Getting the Vibe
Last September, it was with great fanfare and ceremony that every entering member of my med school class was given his/her own white coat. I realize now in retrospect how appropriate it was that each student was helped into the newly assigned coat by one of the deans, although we are each obviously capable of putting coats on ourselves.
Despite not knowing the first thing about cirrhosis or psoriasis or the difference between the two, let alone how to talk to a patient or do a physical exam, I distinctly remember the broad smile that spread involuntarily across my face as I walked across the stage and back down to my seat newly knighted as a medical student. That smile faded somewhat the day we first interviewed real patients in the hospital--my guy had pretty bad COPD, which he told me all about in great detail, until I finally, sheepishly, confessed to him that I had no idea what COPD was, and asked him to please use less medical terminology in his answers to my questions. Or the second time around, when I chatted with a 24-year-old Ivy League grad who was suffering from acute pancreatitis due to what seemed to me to be abuse of alcohol; but I felt that to talk to him openly about his alcohol usage seemed totally overstepping some sort of bounds of propriety, and it felt very strange and wrong for me to be wearing a white coat.
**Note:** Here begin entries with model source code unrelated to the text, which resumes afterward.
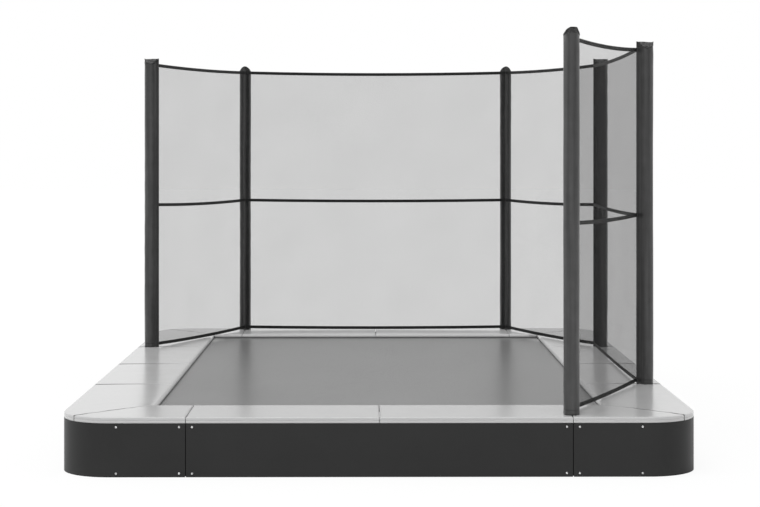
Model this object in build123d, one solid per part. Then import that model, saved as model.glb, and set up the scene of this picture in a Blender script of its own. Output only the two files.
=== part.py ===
from build123d import *
import os

# A rectangular garden trampoline with a low frame, a skirt and a part safety net.
# Millimetres. X is the width, Y the length and Z is up. The origin is on the ground,
# under the centre of the frame, and the front is the short side towards -Y.

# Plan, over the outside of the skirt
outer_width = 3100.0
outer_length = 4300.0
outer_corner_radius = 253.0
clearance = 0.3              # between two pieces that seat on each other

# Perimeter rail: galvanised square tube with formed corners
frame_height = 264.0         # top of the rail above the ground
rail_size = 50.0
rail_edge_radius = 6.0
rail_wall = 2.0
rail_insert_length = 100.0   # joining insert, half of it in each tube
rail_insert_gap = 12.0       # from the insert's end to the nearest bolt's axis

# Legs: posts in welded stubs, standing on welded ground tubes
post_diameter = 42.0
post_wall = 2.0
stub_wall = 2.0
stub_length = 50.0
base_tube_width = 50.0
base_tube_height = 30.0
base_tube_overhang = 45.0    # beyond each post's axis
corner_post_setback = 34.0   # from the start of the corner bend

# Safety net poles
short_side_pole_spacing = 1860.0
long_side_pole_spacing = 1867.0
pole_inset = 82.0            # axis, from the outer edge
pole_diameter = 38.0
pole_wall = 1.5
pole_to_rail_gap = 9.0
sleeve_top = 2164.0          # top of the padded sleeve above the ground
sleeve_diameter = 77.0
sleeve_fabric = 2.0
sleeve_arch_height = 37.0
sleeve_tail = 15.0           # the pinched seam that carries the net
tail_root = 26.0             # the tail's width where it leaves the round sleeve
tail_thickness = 3.0
bead_diameter = 8.0          # the cord sewn into the tail's edge
cap_flange = 4.0
cap_plug_length = 30.0

# Brackets that hold the skirt and the poles
bracket_thickness = 3.0
bracket_margin = 4.0         # inside the skirt's top and bottom edges
pole_bracket_width = 100.0
corner_bracket_width = 40.0
lower_arm_height = 40.0
arm_tab_height = 38.0
tab_bolt_offset = 32.0       # from the pole's axis
spigot_length = 25.0
frame_bolt_diameter = 8.0
frame_bolt_length = 20.0
bolt_hole_play = 0.6         # on the diameter
hexagon_ratio = 1.88         # a hexagon's corners over its thread's diameter
shank_sides = 12             # small round bars are drawn with flat sides

# Skirt
skirt_thickness = 3.0
skirt_ground_gap = 1.0
skirt_joint_gap = 4.0
skirt_bolt_margin = 17.6     # from the top and bottom edges
skirt_bolt_column = 31.0     # from the joint between two panels
skirt_bolt_diameter = 6.0
skirt_bolt_length = 15.0
button_head_diameter = 11.0
button_head_height = 3.0

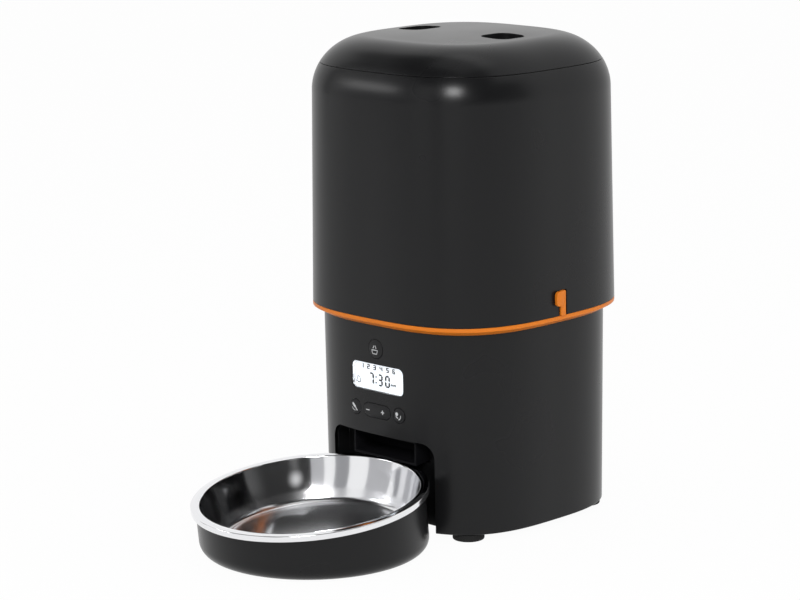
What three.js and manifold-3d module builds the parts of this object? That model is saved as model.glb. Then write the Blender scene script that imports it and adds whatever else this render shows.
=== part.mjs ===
// Countertop dry-food dispenser for cats and small dogs, in millimetres, +Z up.
// While it is drawn, the machine's upright axis is X = 0, Y = 0, its front faces -Y and the
// floor is Z = 0. At the end the whole assembly is moved so that the middle of its footprint
// is the origin.

import * as THREE from 'three';
import { mergeVertices } from 'three/addons/utils/BufferGeometryUtils.js';
import Module from 'manifold-3d';

const wasm = await Module();
wasm.setup();
const { Manifold, Mesh: SolidMesh } = wasm;

// Shared values
const clearance = 0.3;
const wall = 2.5;
const overrun = 10;
const sectionPower = 3;
const bodySteps = 40;
const roundSteps = 16;
const smallSteps = 12;
const hexSteps = 6;
const arcSteps = 4;
const cornerSteps = 2;

// Widths of the body: half-widths along X and Y, where the rounded square is flattest
const tankFootHalf = 90;
const tankTaper = 2;
const collarFlare = 6.7;
const baseTaper = 0.9;
const domeFootHalf = tankFootHalf - tankTaper;
const baseTopHalf = tankFootHalf - collarFlare;
const baseBottomHalf = baseTopHalf - baseTaper;

// Bowl and the tray that holds it
const rimRadius = 77.4;
const rimWidth = 5.8;
const rimInnerRadius = rimRadius - rimWidth;
const rimTilt = THREE.MathUtils.degToRad(5.9);
const rimDrop = 4.6;
const rimRounding = 1.3;
const bowlSheet = 0.8;
const bowlDraft = 1;
const bowlCornerRadius = 10;
const trayInset = 2.9;
const trayRadius = rimRadius - trayInset;
const trayWall = 1.5;
const trayFloor = 2.5;
const trayCornerRadius = 9;
const tongueHalfWidth = 12;
const tongueBottom = 5;
const tongueHeight = 6;

// Bay in the base front, where the bowl is docked: its width comes from the bowl
const bayWidthShare = 0.60336;
const bayHalfWidth = rimRadius * bayWidthShare;
const bayTop = 65;
const bayCornerRadius = 10;
const bayDepth = 19.3;
const bayBack = bayDepth - baseTopHalf;
const bowlGap = 3.6;
const bowlCentre = bayBack - bowlGap - rimRadius;

// Spout in the bay's back wall, and the bowl's rim below it
const spoutWidthShare = 0.621;
const spoutHalfWidth = bayHalfWidth * spoutWidthShare;
const spoutDrop = 1;
const spoutTop = bayTop - spoutDrop;
const spoutHeight = 16.5;
const spoutBottom = spoutTop - spoutHeight;
const spoutReach = 12.5;
const spoutMouth = bayBack - spoutReach;
const rimBelowSpout = 8.44;
const rimHeight = spoutBottom - rimBelowSpout;
const bowlLift = 10.06;
const bowlDepth = rimHeight - bowlLift;

// Heights of the front panel above the bay
const smallKeyRise = 16;
const smallKeyHeight = bayTop + smallKeyRise;
const displayRise = 13;
const displayBottom = smallKeyHeight + displayRise;
const displayHeight = 18.4;
const displayTop = displayBottom + displayHeight;
const feedKeyRise = 10.5;
const feedKeyHeight = displayTop + feedKeyRise;

// Heights of the base, the collar and the tank
const footHeight = 5.2;
const deckRise = 16.6;
const deckTop = feedKeyHeight + deckRise;
const collarHeight = 5.3;
const tankFoot = deckTop + collarHeight;
const tankHeight = 141.2;
const domeFoot = tankFoot + tankHeight;
const domeReach = 34;
const domeRise = 36;
const crownRise = 1.5;
const seamShare = 0.5167;
const lidSeam = domeFoot + domeRise * seamShare;

// Collar between base and tank
const collarLip = 2.2;
const collarSeatWidth = 7;
const locatorHeight = 4;
const locatorThickness = 2;

// Front panel
const displayHalfWidth = 23.9;
const displayRadius = 4;
const displayRecess = 1.5;
const windowFlange = 2.2;
const windowFlangeThickness = 1;
const lcdThickness = 2;
const boardThickness = 1.6;
const boardHalfWidth = 38;
const boardMargin = 8;
const boardTop = deckTop - boardMargin;
const boardBottom = smallKeyHeight - boardMargin;
const boardPostRadius = 2.5;
const boardPostInset = 4;
const chipHalfWidth = 9.5;
const matThickness = 1.4;
const matHalfWidth = 28;
const keyProud = 0.2;
const keyClearance = 0.25;
const keyFlange = 1.3;
const keyFlangeThickness = 0.8;
const feedKeyRadius = 6.4;
const smallKeyRadius = 5;
const smallKeySpacing = 20;
const rockerHalfWidth = 12.2;
const rockerRadius = 4.6;

// Underside: cover, feet, screws, batteries and speaker
const coverThickness = 3.6;
const footRadius = 10.5;
const footChamfer = 1.2;
const footInset = 25.4;
const footSpacing = baseBottomHalf - footInset;
const footPegRadius = 3;
const footPegHeight = 2.6;
const screwInset = 6.6;
const screwSpacingX = baseBottomHalf - screwInset;
const screwSpacingY = 22;
const screwHeadRadius = 3;
const screwHeadHeight = 1.8;
const screwShankRadius = 1.5;
const screwLength = 16;
const bossRadius = 4.2;
const bossHeight = 24;
const batteryWidthShare = 0.4;
const batteryLengthShare = 0.631;
const batteryBackInset = 11.6;
const batteryHalfWidth = baseBottomHalf * batteryWidthShare;
const batteryBack = baseBottomHalf - batteryBackInset;
const batteryFront = batteryBack - 2 * baseBottomHalf * batteryLengthShare;
const batteryHeight = 35.5;
const batteryWall = 1.8;
const doorLap = 4;
const doorThickness = 1.8;
const doorRecess = 2.2;
const doorTravel = 8;
const doorGripLength = 24;
const doorGripWidth = 6;
const doorGripDepth = 0.9;
const contactThickness = 0.6;
const contactMargin = 4;
const speakerShare = 0.19;
const speakerRadius = baseBottomHalf * speakerShare;
const speakerRim = 2;
const speakerGap = 3.8;
const speakerX = -(batteryHalfWidth + doorLap + speakerGap + speakerRadius);
const speakerY = 0;
const speakerDepth = 7;
const speakerMagnetRadius = 8;
const speakerMagnetDepth = 5;
const speakerHoleRadius = 1.4;
const speakerHoleRing = 8;
const speakerHoleCount = 6;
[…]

Tonight, with somewhat equivalent pomp, we received our second most important accessory. Like the white coat, this is something that makes a doctor a doctor, both ostensibly and functionally. Like the white coat, it is something that can help us forge more intimate bonds with our patients or act as a barrier to distance us from them. And inevitably, like the white coat it is something that will undoubtedly make guys hotter and more attractive to women, while making us women no sexier and perhaps even less inviting to the typical man. That's right, tonight I received my very own beeper.
I may not get the MD degree or long white coat for another two years, but as of tonight, I am functionally (or ostensibly, or something like that) a doctor. We all dressed up and went to the Lawn Club for cocktails and dinner with our clinical tutors of the past two years. After our H & P tutors were given certificates of completion for successfully teaching us how to do the rudiments of clinical medicine, we grabbed the beepers off the table on our way back to our seats. This time, no dean helped us figure out how to set the date or alarm; in fact, the only advice we got was to immediately put the beeper on "vibe" and hope that we don't go crazy when it starts ruling our lives. I can now be reached 24/7. Right now I'm thrilled to have a new little toy with buttons (it's very sleek and stylish), but I know in the pit of my gut that in a few short months this little black box will become my most hated possession. From white coat to stethescope to beeper. Maybe next year they'll give us each an MRI machine!